You really need to stop thinking that long supertelephotos are some kind of answer to macro, because they are not, and they don't even come close to what an actual macro lens can do. A 65mm macro lens will blow a 600mm or 800mm away when it comes to actual close up ability.

I might be thinking of having my 2x converter attached. I just know that the spiders fill up my viewfinder. Also, trust me. When taking pictures of spiders that can eat small birds and have necrotizing venom for human flesh, you'll think your zoom is the answer. But, I've never done a side by side comparison with my zoom and my macro. If I remember, I'll try it this weekend... but not with spiders.

Cobras are another animal where I recommend a zoom over a macro.

I prefer to use an actual macro lens and get real close, even with dangerous/deadly critters ... such as this Sidewinder Rattlesnake. Just 2 inches from his head with my 105mm macro lens!

The 800mm with the 2x on it just doesn't give comparable results. That's right - 1600mm focal length with an extension tube still won't get you anywhere near as close up a shot as an actual 100mm marco lens.

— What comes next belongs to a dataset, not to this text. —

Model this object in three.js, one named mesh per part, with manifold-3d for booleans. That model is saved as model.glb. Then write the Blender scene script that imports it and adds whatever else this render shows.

I've used this lens for only a couple of weeks and I'm very satisfied with it's performance and especially it's sharpness and image quality.

We bought this lens as an addition to EF100L. After a few months, it became our prime macro lens. I'd say the issue of autofocus is not that relevant, since usually, you work on manual while macro shooting. The 2:1 - possible but for limited applications - you have to get really close to the subject. The Laowa does much, much better than the Canon, as far as chromatic aberration is concerned. There's almost zero. It is also pretty sharp. Highly recommended, although I would not start with it as the first macro lens.

Chinese though. Supporting a Chinese company is supporting the Chinese government and their atrocities. Also their intellectual property theft is a problem. Is Venus/Laowa part of that?

yes it is. We support them on treacherous purpose. Swear you have no Chinese items in your possession.

I avoid it when possible. Your flippancy is ignoring a vicious human rights record.